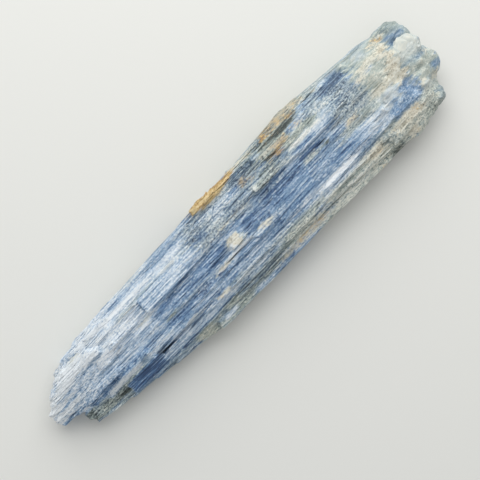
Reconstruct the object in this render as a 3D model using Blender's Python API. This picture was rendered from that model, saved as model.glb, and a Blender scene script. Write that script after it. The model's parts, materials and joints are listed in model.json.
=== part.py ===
"""Kyanite blade cluster: one mass of long blue blades grown side by side, lying on a flat cleavage face.

+X runs along the blades, from their splintery free ends at -X to the quartz and mica matrix at +X.
+Y is the rim with the ochre crust, +Z is up. The box is centred on the origin and stands on z = 0.
Sizes below are in millimetres; MM turns them into Blender's metres.
"""
import math
import random

import bmesh
import bpy
from mathutils import Matrix, Vector, noise
from numpy import interp

MM = 0.001
NAME = "kyanite_cluster"

# ---- driving dimensions ----
LENGTH = 110.0           # along the blades
WIDTH = 24.3             # across them, over the bulge of the rim
HEIGHT = 12.6            # crest of the matrix above the resting face
SEED = 43
REACH_STEP = 0.25        # how finely the ends of the plan are looked for
ROW_PITCH = 1.5          # from one row of blades to the next
ROW_DEPTH = 7.5          # how far a row's blades reach down into the mass
FIRST_ROW = -9.9         # the y of the row nearest the flank
ROWS = 14
SPLINTER = 0.84          # width of a splinter of the tip fan
SPLINTER_PITCH = 0.52    # from one splinter to the next
SIDE_BLADE = (1.8, 2.4)  # width and height of a blade that shows on a long side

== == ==

The exercise: Among the lines of the data above, determine how many contain the word "Blender". Report the number alone.

Finished task: 2